Organ Trafficking: China Sentences 15 To Jail For Black Market Kidney Operation
A court in China sentenced 15 people to prison for running a kidney trafficking operation in which donors were often paid less than $4,000 for their spare organ, according to Chinese news.
The global black market trade in human organs, estimated to be a $1 billion industry, fills a dire need for those with the money to pay. In the United States, 4,000 people die every year waiting for a kidney, according to a recent New York Times investigation into the underground kidney market. The World Health Organization estimates, generously, that available organs fill about one-tenth of the global need.
In China, more than 1.5 million people are waiting for organ transplants. The trafficking ring, sentenced last week in Beijing, included brokers who recruited donors and three doctors who performed the operations, the South China Morning Post reported. Donors, which the traffickers called “suppliers,” had their organs removed in a community health center several hours from Beijing. When the operation was complete, the ringleader drove the organs to a major hospital in the capital, in an ice box, for the second half of the procedure. They also performed operations inside a house they rented.

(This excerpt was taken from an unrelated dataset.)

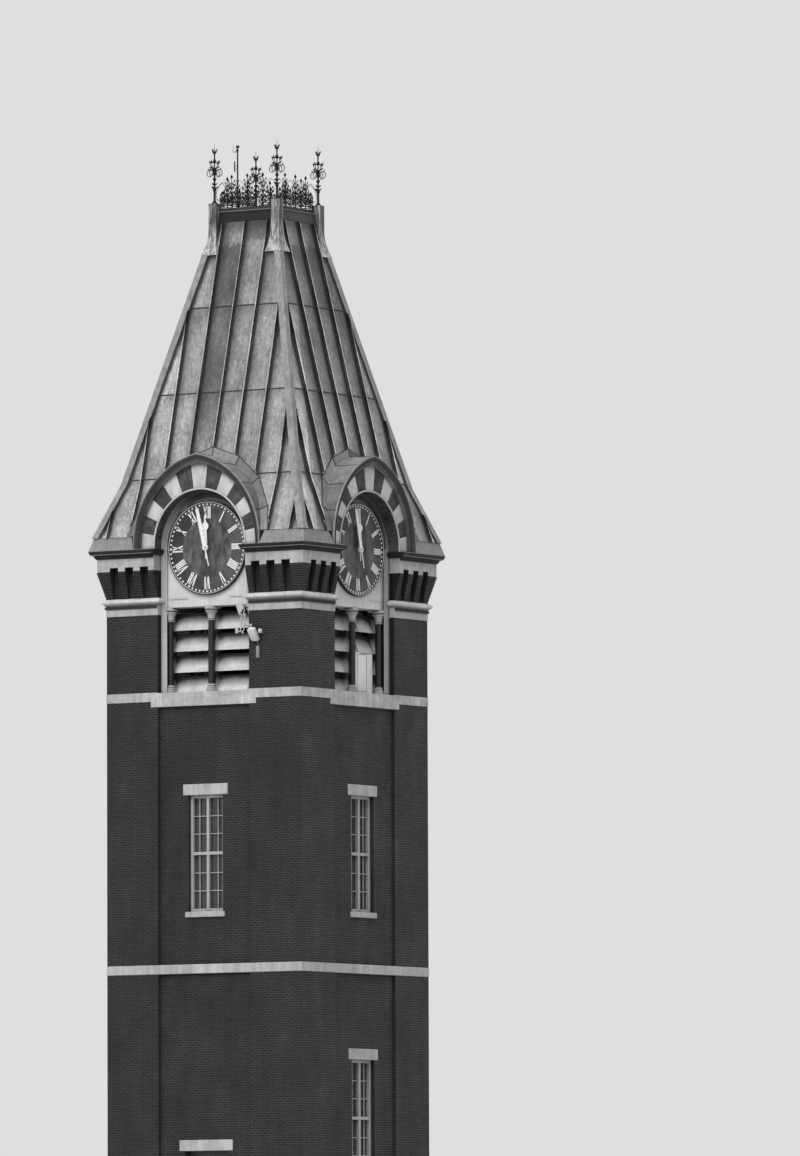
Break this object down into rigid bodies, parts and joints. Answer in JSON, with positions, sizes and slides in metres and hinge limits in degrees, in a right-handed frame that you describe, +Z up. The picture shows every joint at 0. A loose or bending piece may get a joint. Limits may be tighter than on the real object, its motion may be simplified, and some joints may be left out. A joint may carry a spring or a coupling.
{
  "type": "clock tower",
  "caption": "Square brick and stone clock tower with louvred belfry openings, an arched dial on each side and a tall ribbed metal roof with iron cresting.",
  "frame": {"origin": "centre of the tower's base, on the ground", "axes": "+Z up along the tower's axis; -Y is the front, with the doorway"},
  "size_m": [7.578, 7.578, 32.76],
  "materials": {
    "brick": "matte",
    "arch_brick": "matte",
    "stone": "matte",
    "arch_stone": "matte",
    "gutter_metal": "satin",
    "roof_metal": "satin",
    "painted_panel": "satin",
    "dial_copper": "satin",
    "hand_white": "satin",
    "dark_shaft": "satin",
    "turned_stone": "matte",
    "painted_wood": "satin",
    "iron": "satin",
    "mast_metal": "satin",
    "fixture": "satin",
    "frame_paint": "satin",
    "window_glass": "gloss",
    "door_paint": "satin",
    "floor_boards": "matte"
  },
  "bodies": {
    "root": {"arch_bricks": "arch_brick", "arch_stones": "arch_stone", "back_roof_slope": "roof_metal", "back_wall": "brick", "belfry_floor": "floor_boards", "colonette_shafts": "dark_shaft", "colonette_stones": "turned_stone", "corbel_table": "brick", "corner_finials": "iron", "corner_piers": "brick", "corner_posts": "roof_metal", "cresting": "iron", "dial_panels": "painted_panel", "dials": "dial_copper", "door": "door_paint", "dormer_hoods": "roof_metal", "eaves_cornice": "gutter_metal", "eaves_flashings": "roof_metal", "frieze": "stone", "front_roof_slope": "roof_metal", "front_wall": "brick", "ground_floor": "floor_boards", "hip_caps": "roof_metal", "left_roof_slope": "roof_metal", "left_wall": "brick", "louvre_hatch": "painted_wood", "louvres": "painted_wood", "mast": "mast_metal", "plinth": "stone", "right_roof_slope": "roof_metal", "right_wall": "brick", "roof_deck": "roof_metal", "sill_course": "stone", "storey_band": "stone", "string_course": "stone", "upper_floor": "floor_boards", "wall_bracket": "fixture", "wall_camera": "fixture", "window_frames": "frame_paint", "window_glass": "window_glass", "window_stones": "stone"},
    "front_minute_hand": {"front_minute_hand": "hand_white"},
    "front_hour_hand": {"front_hour_hand": "hand_white"},
    "right_minute_hand": {"right_minute_hand": "hand_white"},
    "right_hour_hand": {"right_hour_hand": "hand_white"},
    "back_minute_hand": {"back_minute_hand": "hand_white"},
    "back_hour_hand": {"back_hour_hand": "hand_white"},
    "left_minute_hand": {"left_minute_hand": "hand_white"},
    "left_hour_hand": {"left_hour_hand": "hand_white"}
  },
  "joints": [
    {"name": "front_minute_turn", "type": "hinge", "parent": "root", "child": "front_minute_hand", "pos_m": [0, -3.29, 20.615], "axis": [0, 1, 0], "continuous": true},
    {"name": "front_hour_turn", "type": "hinge", "parent": "root", "child": "front_hour_hand", "pos_m": [0, -3.29, 20.615], "axis": [0, 1, 0], "continuous": true},
    {"name": "right_minute_turn", "type": "hinge", "parent": "root", "child": "right_minute_hand", "pos_m": [3.29, 0, 20.615], "axis": [-1, 0, 0], "continuous": true},
    {"name": "right_hour_turn", "type": "hinge", "parent": "root", "child": "right_hour_hand", "pos_m": [3.29, 0, 20.615], "axis": [-1, 0, 0], "continuous": true},
    {"name": "back_minute_turn", "type": "hinge", "parent": "root", "child": "back_minute_hand", "pos_m": [0, 3.29, 20.615], "axis": [0, -1, 0], "continuous": true},
    {"name": "back_hour_turn", "type": "hinge", "parent": "root", "child": "back_hour_hand", "pos_m": [0, 3.29, 20.615], "axis": [0, -1, 0], "continuous": true},
    {"name": "left_minute_turn", "type": "hinge", "parent": "root", "child": "left_minute_hand", "pos_m": [-3.29, 0, 20.615], "axis": [1, 0, 0], "continuous": true},
    {"name": "left_hour_turn", "type": "hinge", "parent": "root", "child": "left_hour_hand", "pos_m": [-3.29, 0, 20.615], "axis": [1, 0, 0], "continuous": true}
  ],
  "couplings": [
    {"joint": "front_hour_turn", "follows": "front_minute_turn", "ratio": 0.083333},
    {"joint": "right_minute_turn", "follows": "front_minute_turn", "ratio": 1},
    {"joint": "right_hour_turn", "follows": "front_minute_turn", "ratio": 0.083333},
    {"joint": "back_minute_turn", "follows": "front_minute_turn", "ratio": 1},
    {"joint": "back_hour_turn", "follows": "front_minute_turn", "ratio": 0.083333},
    {"joint": "left_minute_turn", "follows": "front_minute_turn", "ratio": 1},
    {"joint": "left_hour_turn", "follows": "front_minute_turn", "ratio": 0.083333}
  ]
}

The group was convicted of harvesting 51 kidneys, and each was sentenced to prison terms ranging from 3.5 to 12 years. Clients paid upwards of $33,000 for the kidneys, but the suppliers, often discovered through social media, received only a fraction of that for their parts. The United Nations has said that more often, donors are tricked into giving their organs, and are frequently uncompensated. The Times investigation revealed that many Central American donors are recruited in taxis by a cabbie who vets them for financial desperation and refers them to a “friend” who could help.
In 2012, China broke up another trafficking ring after a 17-year-old young man agreed to sell a kidney for $3,500 so that he could buy an iPhone and an iPad. The perpetrators were convicted of intentional injury after the teen began to suffer from renal deficiency. China is considered one of the hotspots for organ trafficking, a practice which is illegal in every country but one: Iran, where there is virtually no waiting list for organs.